Step 2: Turn the Figurine into a Real 3D Object

Take the output from step 1 and feed it into a tool that supports image-to-3D (Sloyd offers this). You’ll convert the figurine image into a 3D model you can import and manipulate. This is where a simple 3D toy model AI workflow turns a static image into something you can spin, animate, and render.

Step 3: Create the Background Image

Now, build a full scene. You’ll want something that showcases the workflow behind the figurine to give it context and polish. Use Sloyd or another image editor with a text prompt like:

“Use the figurine in this image to create a new image following these instructions: Create a picture of an organized desk, featuring a monitor and a few small accessories like a pen holder and a coffee mug. The computer screen prominently displays the ZBrush modeling process of the figurine, showcasing intricate sculpting details, wireframes, and texture maps in progress. Next to the monitor, a BANDAI-style toy packaging box stands upright, featuring vibrant, two-dimensional flat illustrations of the characters in dynamic poses, with the original artwork faithfully reproduced.”

This backdrop adds narrative and design flair—you’re not just showing the figurine but the creative process and aesthetic environment around it.

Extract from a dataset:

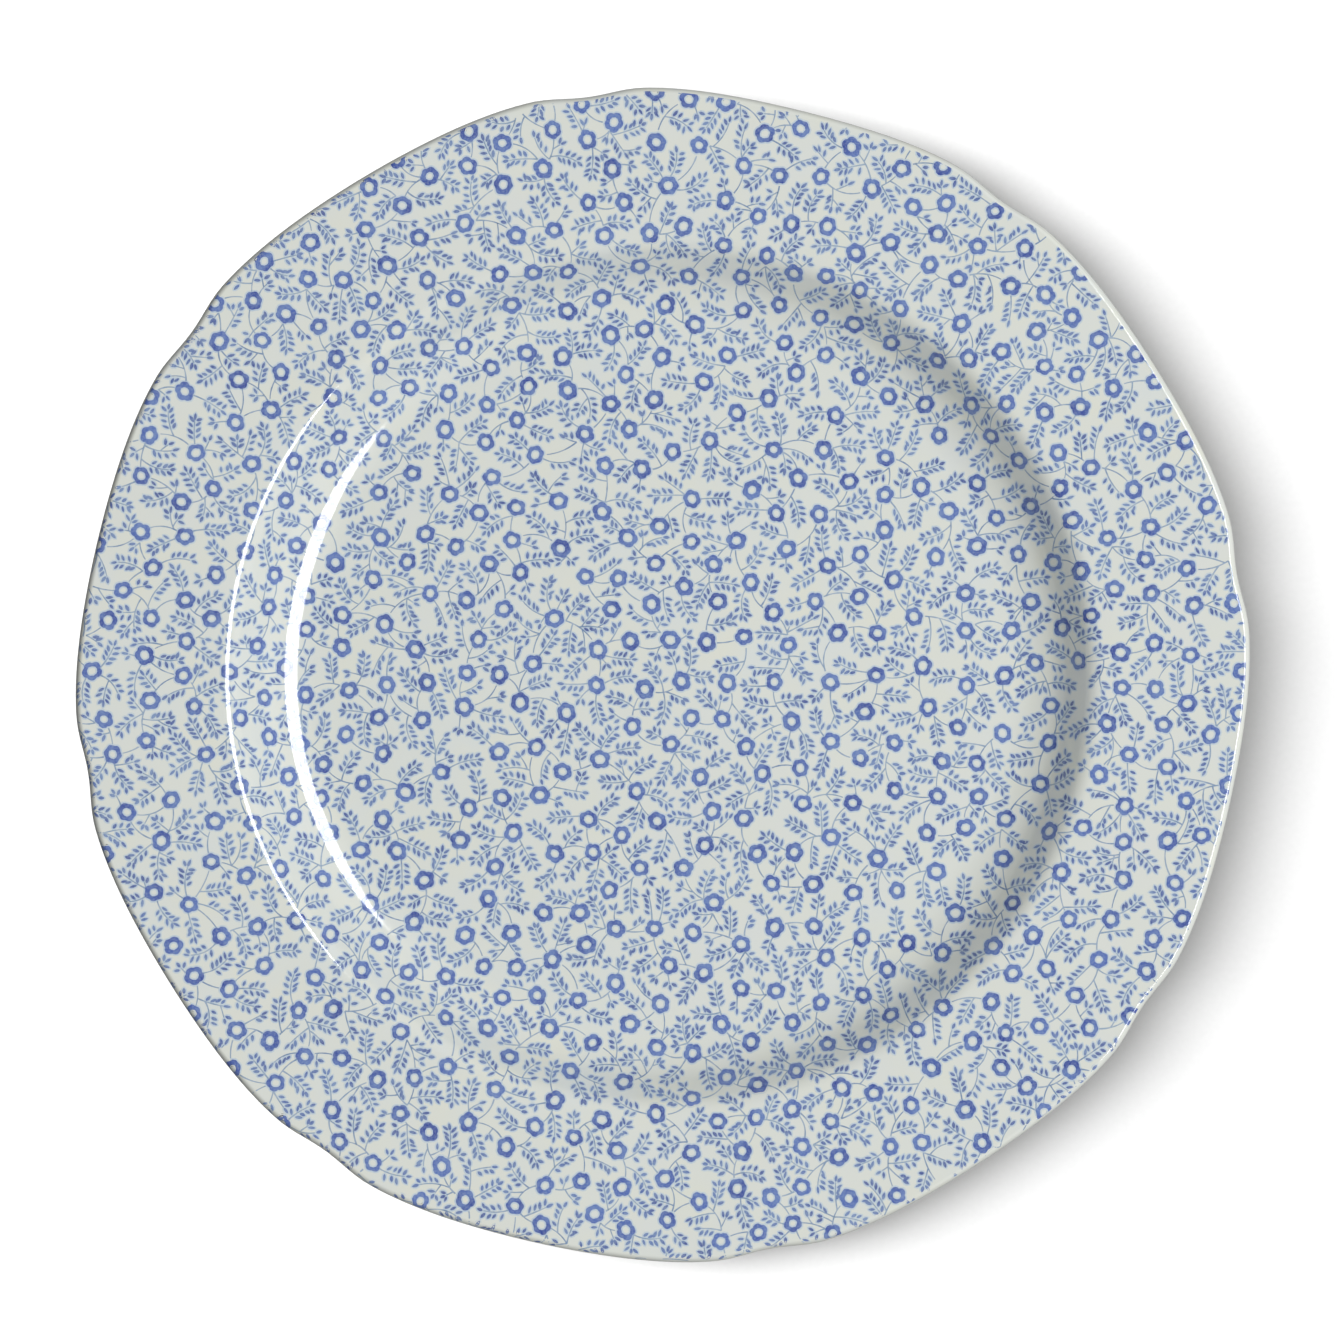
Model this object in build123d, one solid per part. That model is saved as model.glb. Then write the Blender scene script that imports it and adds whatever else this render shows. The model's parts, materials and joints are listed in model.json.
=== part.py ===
from build123d import *

import math
import os

# A china dinner plate, in millimetres. The plate rests on z = 0 with its axis on Z, and its
# printed face looks up. +Y is the top of the pattern and +X its right-hand side.

# Front surface of the glaze, from the axis outwards: a flat well, a hollow cup-shaped curve
# that tightens as it rises, a straight wall, a rounded shoulder, and a nearly flat rim.
WELL_RADIUS = 79.4
WELL_HEIGHT = 8.0
CUP_RADIUS = 19.0
CUP_ANGLE = 25.0
BEND_RADIUS = 11.0
WALL_ANGLE = 54.0
WALL_LENGTH = 6.4
SHOULDER_RADIUS = 5.3
RIM_ANGLE = 5.0
THICKNESS = 4.2

# Outline: eight long shallow lobes. Where two lobes meet there is a shallow notch between two
# rounded points. The notches are trimmed by hand, so they are not quite evenly spaced.
POINT_RADIUS = 132.5
POINT_OFFSET = 5.5
QUARTER_OFFSET = 13.0
QUARTER_DIP = 0.8
LOBE_DIP = 1.5
NOTCH_DEPTH = 1.1
NOTCH_ANGLES = [10.0, 54.5, 97.5, 144.0, 189.5, 234.5, 280.5, 325.5]

# The lip is half an ellipse, as tall as the rim is thick and this deep, in narrow bands.
LIP_DEPTH = 1.6
LIP_BANDS = 8

# Foot ring under the edge of the well, with sloping sides.
FOOT_OUTER_RADIUS = 75.0
FOOT_INNER_RADIUS = 69.5
FOOT_SLOPE = 1.2
FOOT_EDGE_ROUND = 0.6
FOOT_ROOT_ROUND = 1.8

# Layers over the clay. The print lies between the clay and the glaze and stops short of the
# lip. The glaze is wiped off the lower edge of the foot ring, which is left dry.
GLAZE = 0.3
PRINT_FILM = 0.1
PRINT_MARGIN = 2.2
DRY_FOOT_HEIGHT = 0.9

# Blanks and cutters reach past the plate by these lengths.
BLANK_REACH = 40.0
CUTTER_HEIGHT = 40.0
CUTTER_RADIUS = 200.0


def front_line(depth):
    """The front surface from the axis to past the rim, this deep below the glaze."""
    height = WELL_HEIGHT - depth
    well = Line((0, height), (WELL_RADIUS, height))
    cup = JernArc(well @ 1, well % 1, CUP_RADIUS + depth, CUP_ANGLE)
    bend = JernArc(cup @ 1, cup % 1, BEND_RADIUS + depth, WALL_ANGLE - CUP_ANGLE)
    wall = Line(bend @ 1, bend @ 1 + WALL_LENGTH * (bend % 1))
    shoulder = JernArc(wall @ 1, wall % 1, SHOULDER_RADIUS - depth, RIM_ANGLE - WALL_ANGLE)
    rim = Line(shoulder @ 1, shoulder @ 1 + BLANK_REACH * (shoulder % 1))
    return well, cup, bend, wall, shoulder, rim


def layer_section(upper_depth, lower_depth):
    """Half the section of the dished layer between two depths below the front surface."""
    upper = front_line(upper_depth)
    lower = front_line(lower_depth)
    axis = Line(upper[0] @ 0, lower[0] @ 0)
    outer_end = Line(upper[-1] @ 1, lower[-1] @ 1)
    return make_face([*upper, *lower, axis, outer_end])


def body_section(skin):
    """Half the section of the dish with its foot ring, with this skin taken off all over."""
    underside = WELL_HEIGHT - THICKNESS + skin
    inner = FOOT_INNER_RADIUS + skin
    outer = FOOT_OUTER_RADIUS - skin
    root_height = underside + THICKNESS / 4
    foot = Polyline(
        (inner, root_height),
        (inner, underside),
        (inner + FOOT_SLOPE, 0),
        (outer - FOOT_SLOPE, 0),
        (outer, underside),
        (outer, root_height),
        close=True,
    )
    section = layer_section(skin, THICKNESS - skin) + make_face(foot)
    roots = [
        section.vertices().sort_by_distance((inner, underside))[0],
        section.vertices().sort_by_distance((outer, underside))[0],
    ]
    section = fillet(roots, FOOT_ROOT_ROUND)
    bearing_corners = section.vertices().group_by(Axis.Y)[0]
    return fillet(bearing_corners, FOOT_EDGE_ROUND)


def turned(section):
    """Turn half a section round the plate's axis, with the seam at the first notch."""
    return Rot(Z=NOTCH_ANGLES[0]) * revolve(Plane.XZ * section, Axis.Z)


def polar(radius, angle):
    """The point at this radius, and this many degrees round from +X."""
    return Vector(radius, 0).rotate(Axis.Z, angle)


def lobe(tip, notch, next_notch):
    """One lobe of the outline, from notch to notch, for points at this radius."""
    return Spline(
        polar(tip - NOTCH_DEPTH, notch),
        polar(tip, notch + POINT_OFFSET),
        polar(tip - QUARTER_DIP, notch + QUARTER_OFFSET),
        polar(tip - LOBE_DIP, (notch + next_notch) / 2),
        polar(tip - QUARTER_DIP, next_notch - QUARTER_OFFSET),
        polar(tip, next_notch - POINT_OFFSET),
        polar(tip - NOTCH_DEPTH, next_notch),
        tangents=[polar(1, notch + 90), polar(1, next_notch + 90)],
    )


def outline(inset):
    """The scalloped outline, drawn in by this much."""
    next_angles = [*NOTCH_ANGLES[1:], NOTCH_ANGLES[0] + 360.0]
    tip = POINT_RADIUS - inset
    return make_face([lobe(tip, *ends) for ends in zip(NOTCH_ANGLES, next_angles)])


def lip_cutter(skin):
    """What lies inside this has the plate's outline and its rounded lip, less the skin."""
    shoulder_end = front_line(THICKNESS / 2)[-1] @ 0
    rim_rise = (POINT_RADIUS - shoulder_end.X) * math.tan(math.radians(RIM_ANGLE))
    middle = shoulder_end.Y + rim_rise
    half_height = THICKNESS / 2 - skin
    lip_depth = LIP_DEPTH - skin
    sections = [outline(LIP_DEPTH)]
    for number in range(LIP_BANDS + 1):
        turn = math.pi * (number / LIP_BANDS - 0.5)
        height = middle + half_height * math.sin(turn)
        sections.append(Pos(Z=height) * outline(skin + lip_depth * (1 - math.cos(turn))))
    sections.append(Pos(Z=CUTTER_HEIGHT) * outline(LIP_DEPTH))
    return loft(sections, ruled=True)


def scalloped_body(skin):
    """The whole plate, with this skin taken off all over except under the foot ring."""
    return turned(body_section(skin)) & lip_cutter(skin)


def print_layer():
    """The thin layer of print on the clay. It stops short of the lip."""
    film = turned(layer_section(GLAZE - PRINT_FILM, GLAZE))
    return film & extrude(outline(PRINT_MARGIN), CUTTER_HEIGHT)


def glaze_coats(clay, film):
    """The glaze over everything but the dry foot: its outer coat, and the one in the recess."""
    dry_zone = extrude(Circle(CUTTER_RADIUS), DRY_FOOT_HEIGHT)
    coats = (scalloped_body(0) - dry_zone) - clay - film
    recess, outer = coats.solids().sort_by(lambda solid: solid.bounding_box().size.X)
    return outer, recess


clay_body = scalloped_body(GLAZE)
printed_pattern = print_layer()
glaze_coat, recess_glaze = glaze_coats(clay_body, printed_pattern)

nodes = {
    "clay_body": clay_body,
    "printed_pattern": printed_pattern,
    "glaze_coat": glaze_coat,
    "recess_glaze": recess_glaze,
}

os.makedirs("parts", exist_ok=True)
for name, shape in nodes.items():
    export_step(shape, f"parts/{name}.step")
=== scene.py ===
import json
import math

import bpy
import numpy as np
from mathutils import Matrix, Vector


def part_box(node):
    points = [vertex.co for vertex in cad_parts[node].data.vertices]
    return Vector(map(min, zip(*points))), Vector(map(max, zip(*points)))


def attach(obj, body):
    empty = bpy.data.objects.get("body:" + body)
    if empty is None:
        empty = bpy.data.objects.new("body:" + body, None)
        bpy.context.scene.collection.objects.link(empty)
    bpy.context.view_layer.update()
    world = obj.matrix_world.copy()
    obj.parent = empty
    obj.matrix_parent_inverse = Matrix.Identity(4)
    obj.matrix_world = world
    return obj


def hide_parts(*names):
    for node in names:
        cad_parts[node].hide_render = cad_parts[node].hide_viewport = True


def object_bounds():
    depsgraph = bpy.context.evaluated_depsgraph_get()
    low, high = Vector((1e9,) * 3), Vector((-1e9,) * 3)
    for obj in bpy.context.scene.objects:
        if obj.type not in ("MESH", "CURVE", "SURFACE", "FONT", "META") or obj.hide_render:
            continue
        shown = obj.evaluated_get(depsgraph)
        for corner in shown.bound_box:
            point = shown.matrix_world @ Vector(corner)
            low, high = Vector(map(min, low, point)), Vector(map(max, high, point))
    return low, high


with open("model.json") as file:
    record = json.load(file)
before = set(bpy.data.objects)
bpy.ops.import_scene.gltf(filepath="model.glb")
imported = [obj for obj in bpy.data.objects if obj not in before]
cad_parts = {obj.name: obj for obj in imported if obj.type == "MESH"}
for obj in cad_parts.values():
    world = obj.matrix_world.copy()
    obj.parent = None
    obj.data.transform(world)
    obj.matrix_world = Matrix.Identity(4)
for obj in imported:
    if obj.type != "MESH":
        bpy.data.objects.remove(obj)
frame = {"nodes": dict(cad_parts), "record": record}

cad_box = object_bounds()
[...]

Step 4: Animate in Blender

  1. Import the 3D model you made from step 2 into Blender.
  2. Animate it with a simple 360° rotation so viewers can see the figurine from all around.
  3. Create a plane behind the 3D model and texture-paint that plane with the background image from step 3.
  4. Render the whole thing. Even a short loop (5-10 seconds) can look super clean.

Why This Level Up Works

  • More dynamic content: Video adds movement and gives a better sense of the figure as a “real” object.
  • Story & process: By including the background that shows modeling wireframes, packaging, etc., people can see behind the curtain. That builds interest.
  • Shareability: Video tends to perform better on many platforms. Viewers stop scrolling when there’s motion.
  • Creative control: You define every part—from the character to the environment to how it’s presented.

Final Thoughts

The Nano Banana trend shows how fast AI tools are letting anyone make art that looks polished and collectible. But there’s room to play and evolve: by turning images into video, by building scenes, by highlighting process.

If you try this workflow, you’ll get something more than just a pretty image—you’ll get a micro-story, a moving showcase, and something people will want to watch and share.